2. Relevant equations
T equal to mgcos(theta) + mv2/r

3. The attempt at a solution

The wire will break when tension is maximum it will be maximum at the bottom ie theta equal to zero so I marked a but answer given is between lowest and horizontal point

2. Mar 29, 2017

### PeroK

The question is ambiguous. What does "most likely" mean, precisely? And what does "only" mean?

I would have gone for A, but the word "only" would have made me a bit suspicious.

It must be most likely when the tension is greatest, as you calculated.

3. Mar 29, 2017

### Truman I

So the solution is saying that the wire could break somewhere along where the red here touches the outside of the circle.

Perhaps the best way to go about this problem is process of elimination. We understand that C and D are obviously wrong. D because it just doesn't make sense, and C because it is far more likely that the wire will break at some other point.That leaves A and B. Both have in common the fact that the wire could break at the lowest point. At this point, A could only be correct in certain circumstances. It would depend on the exact problem and numbers given, but there are only certain scenarios where an object being swung in a vertical circle could only break at the bottom of its swing. It is possible that the tension in the horizontal point could be enough to break the swing as well as anywhere else in the bottom half of that circle. That is why B is correct.

4. Mar 30, 2017

### TomHart

This is really a poorly-worded question. When it says "only at its lowest", or "only when horizontal", or "only at its highest", it effectively means "exactly" at those angles (0, 90, 180, or 270°). There is zero tolerance on "only". Therefore, the wire is infinitely more likely to break within any non-zero range of angle centered around the lowest point than it would be at any exact angle.

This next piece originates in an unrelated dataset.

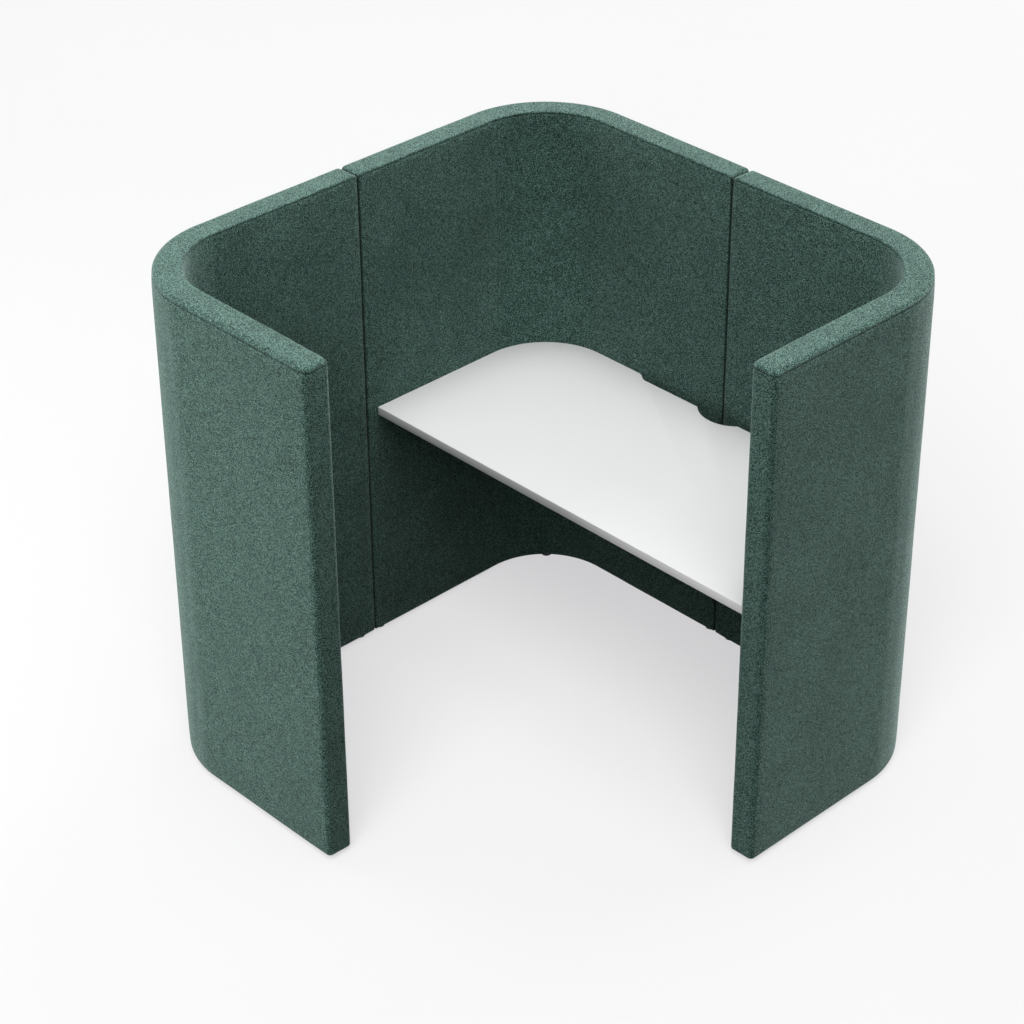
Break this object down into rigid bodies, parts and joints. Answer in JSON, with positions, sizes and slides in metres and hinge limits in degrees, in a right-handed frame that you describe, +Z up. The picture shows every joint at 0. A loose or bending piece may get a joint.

It would be like setting up a lottery where, in order to win, you have to guess the "exact" random number between 0 and 1.
Customer: "Well, how many digits is that?"
Seller: "Well it's not a number of digits, you have to get it exactly right."
Customer: "Okay, I'll give it a shot."
Seller: "Do you want to pick your own random number or would you like a quick pick."
Customer: "Just give me a quick pick."
Seller: "This is amazing! I've never seen anyone come as close to winning as you got. You matched the first 1, 579,687 digits of the random number. Unfortunately, you missed the next digit. Want to try again?"

Also, the angle that it breaks depends on the rate of the angular acceleration. If I chose an infinitesimally small acceleration, I could guarantee that the wire would always break at the lowest point. And if you were so generous as to put a tolerance on "lowest", I could even perform the experimental verification is less than infinite time. :)

Sorry to go on so long about this, but this question just kind of bugged me. :)

5. Mar 30, 2017

### haruspex

I disagree. It asks for "most likely". The maximum likelihood of breaking is precisely at the lowest point.

6. Mar 30, 2017

### CWatters

If the required answer is B then it's a poor question.

Is it moving at constant velocity?
Is the thin wire stiff enough that it can be radial?